The Board’s order directs respondent “upon request” to bargain collectively with the union. Respondent contends that the Board is not entitled to a decree enforcing this portion of the order without establishing before us that respondent is in disobedience of the order, which would involve *252proof that after the issuance of the Board’s order the union made a request for bargaining negotiations and the company declined. This contention is clearly untenable. If the Board’s order was proper on the record before it the Board does not have to litigate in this court issues of fact as to whether the employer has complied with the order, as a condition of obtaining an enforcement decree. Southport Petroleum Co. v. National Labor Relations Board, 1942, 315 U.S. 100, 106, 62 S.Ct. 452, 86 L.Ed. 718; National Labor Relations Board v. Pennsylvania Greyhound Lines, Inc., 1938, 303 U.S. 261, 271, 58 S.Ct. 571, 82 L.Ed. 831, 115 A.L.R. 307; National Labor Relations Board v. Swift & Co., 8 Cir., 1942, 129 F.2d 222, 224. See also Consolidated Edison Co. v. National Labor Relations Board, 1938, 305 U.S. 197, 230, 59 S.Ct. 206, 83 L.Ed. 126. This is made abundantly clear by reference to the legislative history of the National Labor Relations Act, 29 U.S.C. A. § 151 et seq.

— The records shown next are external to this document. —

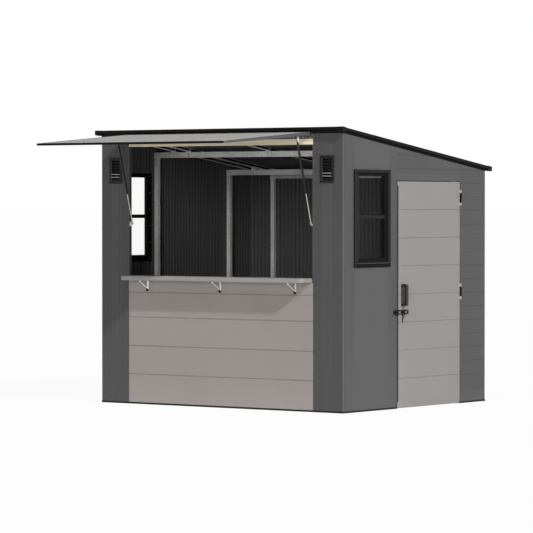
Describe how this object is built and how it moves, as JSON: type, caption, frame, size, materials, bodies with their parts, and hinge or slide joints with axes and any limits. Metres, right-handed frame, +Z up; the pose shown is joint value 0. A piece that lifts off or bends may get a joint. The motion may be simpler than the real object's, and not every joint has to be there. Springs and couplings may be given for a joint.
{
  "type": "resin shed with a serving hatch",
  "caption": "Pent-roof resin shed with a gas-strut serving flap over a shelf counter, side windows, vents and a side door, on a moulded floor.",
  "frame": {"origin": "centre of the footprint, on the ground", "axes": "+Z up, the serving front faces -Y, +X towards the side with the door"},
  "size_m": [2.532, 3.2407, 2.2379],
  "materials": {
    "dark_resin": "moulded resin, fine vertical ribs or boards",
    "greige_resin": "moulded resin with a low wood grain",
    "tan_header": "satin resin",
    "floor_resin": "matt moulded resin",
    "black_roof": "satin moulded resin",
    "window_resin": "satin moulded resin",
    "window_glass": "clear acrylic pane",
    "galvanised_steel": "galvanised",
    "grey_frame": "satin powder coat",
    "black_metal": "satin powder coat",
    "strut_black": "gloss paint",
    "strut_rod": "polished"
  },
  "bodies": {
    "shell": {"floor_left": "floor_resin", "floor_middle": "floor_resin", "floor_right": "floor_resin", "front_corner_left": "dark_resin", "front_corner_right": "dark_resin", "front_lower_panel": "greige_resin", "front_header": "tan_header", "left_wall_front": "dark_resin", "left_wall_back": "dark_resin", "right_wall_front": "dark_resin", "right_wall_over_door": "dark_resin", "right_wall_back": "dark_resin", "back_wall_left": "dark_resin", "back_wall_right": "dark_resin", "roof_panel_left": "black_roof", "roof_panel_middle": "black_roof", "roof_panel_right": "black_roof", "roof_trim_front": "black_roof", "roof_trim_back": "black_roof", "roof_trim_sides": "black_roof", "window_frame_left": "window_resin", "window_glass_left": "window_glass", "window_frame_right": "window_resin", "window_glass_right": "window_glass", "vents": "window_resin", "counter": "greige_resin", "counter_brackets": "galvanised_steel", "side_posts": "galvanised_steel", "back_posts": "galvanised_steel", "cross_beams": "galvanised_steel", "rafters": "galvanised_steel", "door_hinges": "black_metal", "hasp_staple": "black_metal", "flap_hinges": "galvanised_steel", "strut_feet": "galvanised_steel"},
    "door": {"door_panel": "greige_resin", "door_handle": "black_metal", "hasp_strap": "black_metal"},
    "flap": {"flap_panel": "greige_resin", "flap_frame": "grey_frame", "flap_fittings": "galvanised_steel"},
    "strut_cylinder_left": {"strut_cylinder_left": "strut_black"},
    "strut_cylinder_right": {"strut_cylinder_right": "strut_black"},
    "strut_rod_left": {"strut_rod_left": "strut_rod"},
    "strut_rod_right": {"strut_rod_right": "strut_rod"}
  },
  "joints": [
    {"name": "door_swing", "type": "hinge", "parent": "shell", "child": "door", "pos_m": [1.234, 0.627, 0], "axis": [0, 0, 1], "range_deg": [0, 105]},
    {"name": "flap_swing", "type": "hinge", "parent": "shell", "child": "flap", "pos_m": [0, -1.042, 2.185], "axis": [1, 0, 0], "range_deg": [0, 85.5]},
    {"name": "strut_pivot_left", "type": "hinge", "parent": "flap", "child": "strut_cylinder_left", "pos_m": [-0.902, -1.18793, 2.12737], "axis": [1, 0, 0], "range_deg": [-102.08, 0]},
    {"name": "strut_slide_left", "type": "slide", "parent": "strut_cylinder_left", "child": "strut_rod_left", "axis": [0, -0.2735, 0.9619], "range_m": [0, 0.11891]},
    {"name": "strut_pivot_right", "type": "hinge", "parent": "flap", "child": "strut_cylinder_right", "pos_m": [0.902, -1.18793, 2.12737], "axis": [1, 0, 0], "range_deg": [-102.08, 0]},
    {"name": "strut_slide_right", "type": "slide", "parent": "strut_cylinder_right", "child": "strut_rod_right", "axis": [0, -0.2735, 0.9619], "range_m": [0, 0.11891]}
  ],
  "couplings": [
    {"joint": "strut_pivot_left", "follows": "flap_swing", "ratio": -1.1916},
    {"joint": "strut_slide_left", "follows": "flap_swing", "m_per_rad": 0.079351},
    {"joint": "strut_pivot_right", "follows": "flap_swing", "ratio": -1.1916},
    {"joint": "strut_slide_right", "follows": "flap_swing", "m_per_rad": 0.079351}
  ]
}
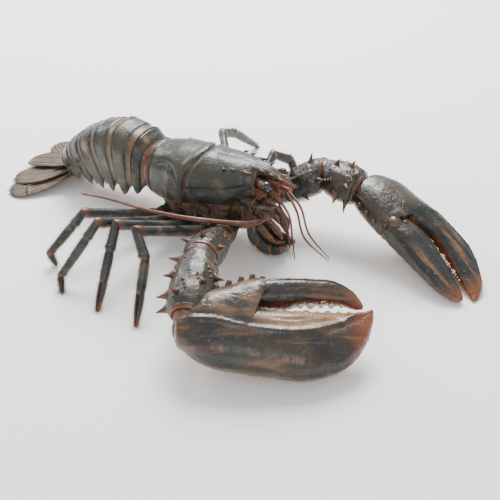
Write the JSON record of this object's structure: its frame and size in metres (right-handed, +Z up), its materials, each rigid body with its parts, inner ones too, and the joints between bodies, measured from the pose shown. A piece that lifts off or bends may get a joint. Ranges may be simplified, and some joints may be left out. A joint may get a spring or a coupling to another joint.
{
  "type": "american lobster",
  "caption": "Life-size American lobster standing with a heavy crusher claw and a slimmer pincer claw held forward, feelers swept back and the tail fan laid on the floor.",
  "frame": {"origin": "centre of the animal's outline on the floor, at floor level", "axes": "+X towards the head and claws, +Y the animal's left, +Z up"},
  "size_m": [0.6588, 0.4567, 0.1186],
  "materials": {
    "body_shell": "glossy mottled dark olive shell",
    "claw_shell": "glossy mottled dark olive brown shell with paler teeth",
    "leg_shell": "satin olive shell with paler joints",
    "tail_fan": "satin dark shell with a pale fringe",
    "underside": "satin pale tan",
    "feeler": "satin red brown",
    "eye": "glossy black"
  },
  "bodies": {
    "root": {"leg_right_1_upper": "leg_shell", "leg_right_1_shin": "leg_shell", "leg_right_1_foot": "leg_shell", "leg_right_2_upper": "leg_shell", "leg_right_2_shin": "leg_shell", "leg_right_2_foot": "leg_shell", "leg_right_3_upper": "leg_shell", "leg_right_3_shin": "leg_shell", "leg_right_3_foot": "leg_shell", "leg_right_4_upper": "leg_shell", "leg_right_4_shin": "leg_shell", "leg_right_4_foot": "leg_shell", "leg_left_1_upper": "leg_shell", "leg_left_1_shin": "leg_shell", "leg_left_1_foot": "leg_shell", "leg_left_2_upper": "leg_shell", "leg_left_2_shin": "leg_shell", "leg_left_2_foot": "leg_shell", "leg_left_3_upper": "leg_shell", "leg_left_3_shin": "leg_shell", "leg_left_3_foot": "leg_shell", "leg_left_4_upper": "leg_shell", "leg_left_4_shin": "leg_shell", "leg_left_4_foot": "leg_shell", "crusher_ischium": "claw_shell", "crusher_merus": "claw_shell", "crusher_carpus": "claw_shell", "crusher_palm": "claw_shell", "crusher_finger": "claw_shell", "pincer_ischium": "claw_shell", "pincer_merus": "claw_shell", "pincer_carpus": "claw_shell", "pincer_palm": "claw_shell", "pincer_finger": "claw_shell", "eye_right": "eye", "antenna_base_right": "body_shell", "antenna_right": "feeler", "antennule_right": "feeler", "maxilliped_right": "leg_shell", "eye_left": "eye", "antenna_base_left": "body_shell", "antenna_left": "feeler", "antennule_left": "feeler", "maxilliped_left": "leg_shell", "telson": "tail_fan", "uropod_right_inner": "tail_fan", "uropod_left_inner": "tail_fan", "uropod_right_outer": "tail_fan", "uropod_left_outer": "tail_fan", "abdomen_1": "body_shell", "abdomen_2": "body_shell", "abdomen_3": "body_shell", "abdomen_4": "body_shell", "abdomen_5": "body_shell", "abdomen_6": "body_shell", "thorax_underside": "underside", "carapace": "body_shell"}
  },
  "joints": []
}
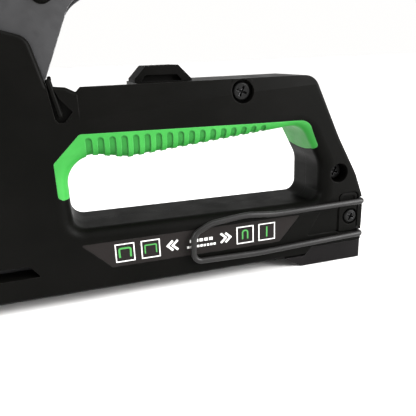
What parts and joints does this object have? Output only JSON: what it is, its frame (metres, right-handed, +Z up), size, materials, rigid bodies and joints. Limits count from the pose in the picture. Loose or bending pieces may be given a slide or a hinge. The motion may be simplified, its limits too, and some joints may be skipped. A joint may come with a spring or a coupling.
{
  "type": "staple gun",
  "caption": "Hand staple gun: closed finger-loop body, squeeze lever, spring-driven hammer, pull-out staple magazine and a swinging wire belt hook.",
  "frame": {"origin": "middle of the nose guide's flat bottom face, just in front of where a staple leaves", "axes": "+X along the body towards the rear, +Z up from the work face towards the lever, +Y to the right-hand shell; the belt hook is on the -Y side"},
  "size_m": [0.1883, 0.0344, 0.1756],
  "materials": {
    "body_plastic": "black moulded ABS, fine satin grain",
    "foot_plastic": "dark grey-black moulded nylon, satin",
    "grip_rubber": "bright green soft-touch elastomer",
    "stop_rubber": "black rubber",
    "label_panel": "dark grey printed panel",
    "zinc_steel": "zinc-plated sheet steel",
    "hard_steel": "hardened tool steel, ground",
    "black_steel": "black-coated sheet steel",
    "spring_steel": "oiled spring steel",
    "hook_wire": "black-coated spring wire, semi-gloss",
    "screw_steel": "black-oxide steel",
    "staple_steel": "galvanised wire"
  },
  "bodies": {
    "housing": {"left_shell": "body_plastic", "right_shell": "body_plastic", "grip_insert": "grip_rubber", "nose_guide": "zinc_steel", "staple_channel": "black_steel", "lever_stop": "stop_rubber", "tail_block": "body_plastic", "housing_screws": "screw_steel", "lever_pivot_pin": "black_steel", "pivot_retaining_ring": "black_steel", "pivot_bushing": "foot_plastic", "hammer_bumper": "stop_rubber", "label_panel_left": "label_panel", "label_panel_right": "label_panel", "power_spring": "spring_steel"},
    "lever": {"lever_arm": "black_steel", "lever_cover": "body_plastic", "lever_pad": "grip_rubber", "lever_rivets": "black_steel"},
    "hammer": {"hammer": "hard_steel", "driver_blade": "hard_steel", "blade_rivets": "zinc_steel"},
    "knob": {"power_knob": "foot_plastic", "knob_stem": "hard_steel"},
    "seat": {"spring_seat": "zinc_steel"},
    "magazine": {"end_cap": "foot_plastic", "magazine_rail": "zinc_steel", "rail_pin": "zinc_steel", "pusher_spring": "spring_steel", "staple_stick": "staple_steel"},
    "pusher": {"pusher": "zinc_steel"},
    "latch": {"magazine_latch": "foot_plastic"},
    "hook": {"belt_hook": "hook_wire"}
  },
  "joints": [
    {"name": "lever_hinge", "type": "hinge", "parent": "housing", "child": "lever", "pos_m": [0.038, 0, 0.082], "axis": [0, 1, 0], "range_deg": [0, 32], "stiffness_Nm_per_rad": 2, "springref_deg": -14.32},
    {"name": "hammer_slide", "type": "slide", "parent": "housing", "child": "hammer", "axis": [0, 0, 1], "range_m": [0, 0.01975], "deforming": ["power_spring"]},
    {"name": "knob_turn", "type": "hinge", "parent": "housing", "child": "knob", "pos_m": [0.0143, 0, 0.1], "axis": [0, 0, 1], "range_deg": [0, 270]},
    {"name": "seat_slide", "type": "slide", "parent": "housing", "child": "seat", "axis": [0, 0, -1], "range_m": [0, 0.0015]},
    {"name": "magazine_slide", "type": "slide", "parent": "housing", "child": "magazine", "axis": [1, 0, 0], "range_m": [0, 0.08]},
    {"name": "pusher_slide", "type": "slide", "parent": "magazine", "child": "pusher", "axis": [1, 0, 0], "range_m": [0, 0.07], "stiffness_N_per_m": 40, "springref_m": -0.05},
    {"name": "latch_press", "type": "slide", "parent": "magazine", "child": "latch", "axis": [-1, 0, 0], "range_m": [0, 0.0014], "stiffness_N_per_m": 300, "springref_m": -0.001},
    {"name": "hook_swing", "type": "hinge", "parent": "housing", "child": "hook", "pos_m": [0.1823, -0.0122, 0.0193], "axis": [0, 0, 1], "range_deg": [0, 90]}
  ],
  "couplings": [
    {"joint": "hammer_slide", "follows": "lever_hinge", "m_per_rad": 0.03533},
    {"joint": "knob_turn", "follows": "seat_slide", "rad_per_m": 3141.6}
  ]
}
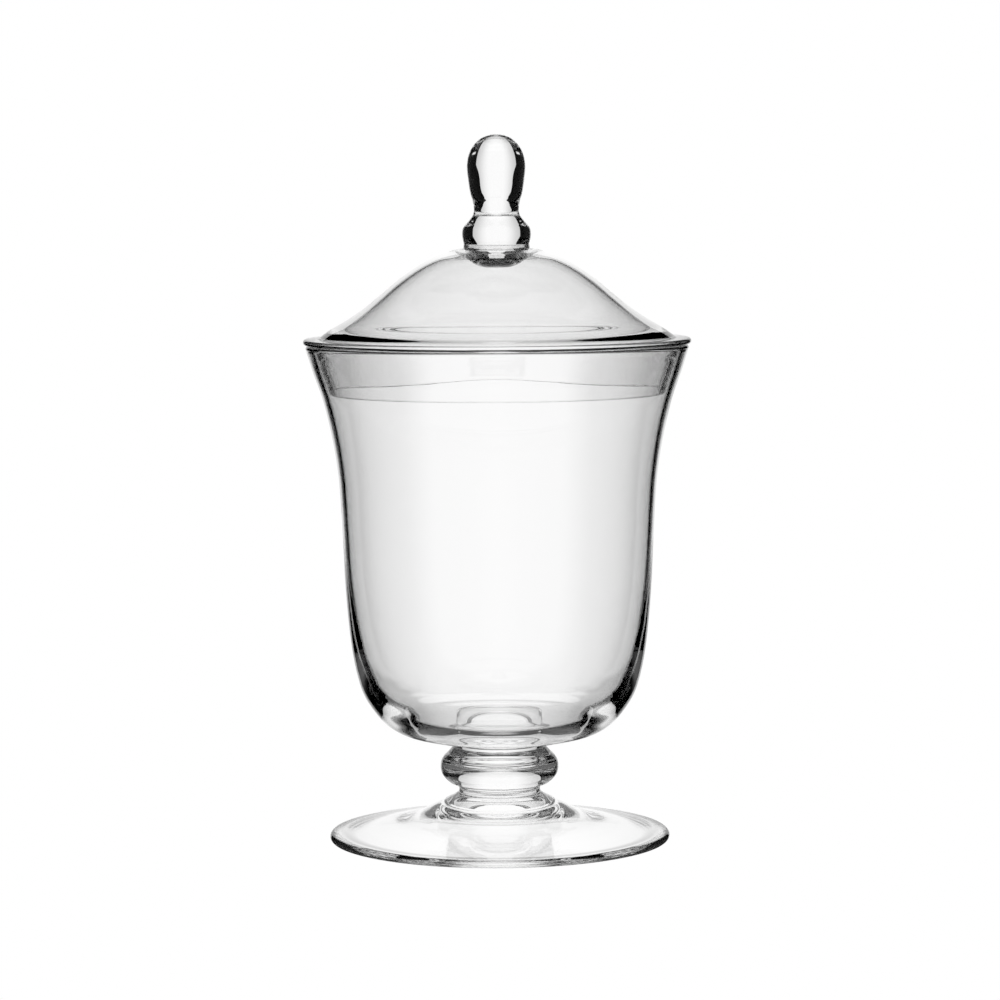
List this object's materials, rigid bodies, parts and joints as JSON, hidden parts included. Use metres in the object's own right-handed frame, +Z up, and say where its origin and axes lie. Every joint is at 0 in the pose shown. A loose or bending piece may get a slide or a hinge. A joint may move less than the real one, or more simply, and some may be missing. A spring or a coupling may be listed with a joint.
{
  "type": "apothecary jar",
  "caption": "Footed clear glass jar with a flared bell-shaped bowl and a loose domed lid with a knob, for dry goods.",
  "frame": {"origin": "middle of the foot's flat resting ring, on the surface that the jar stands on", "axes": "+Z up along the jar's axis, from the foot to the finial's tip"},
  "size_m": [0.1808, 0.1808, 0.33],
  "materials": {
    "blown_glass": "clear, fire polished, with faint blowing waves",
    "solid_glass": "clear, fire polished, solid"
  },
  "bodies": {
    "jar": {"foot": "solid_glass", "stem_knop": "solid_glass", "stem_button": "solid_glass", "bowl": "blown_glass"},
    "lid": {"lid": "blown_glass", "finial_disc": "solid_glass", "finial_collar": "solid_glass", "finial_knob": "solid_glass"}
  },
  "joints": [
    {"name": "lid_lift", "type": "slide", "parent": "jar", "child": "lid", "axis": [0, 0, 1], "range_m": [0, 0.12]}
  ]
}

See the conference report, H. Rep. No. 1371, 74th Cong., 1st Sess. p. 5.
In its answer to the Board’s petition respondent urges that this court should deny enforcement of that part of the order requiring respondent to bargain collectively with the union “for the reason that there are only three of the original signers of the authorization cards in the original instance presently in the employ of said corporation, the other employees who had previously signed said authorization either having voluntarily left the employ of the said corporation or entered the armed forces of the United States.” To dispose of this contention, we need only refer to National Labor Relations Board v. P. Lorillard Co., 1942, 314 U.S. 512, 62 S.Ct. 397, 86 L.Ed. 380, and cases cited.
A decree will be entered enforcing the order of the Board.
Reinstatement was not ordered because Coviello had signified to the Board that he did not desire to get his job back.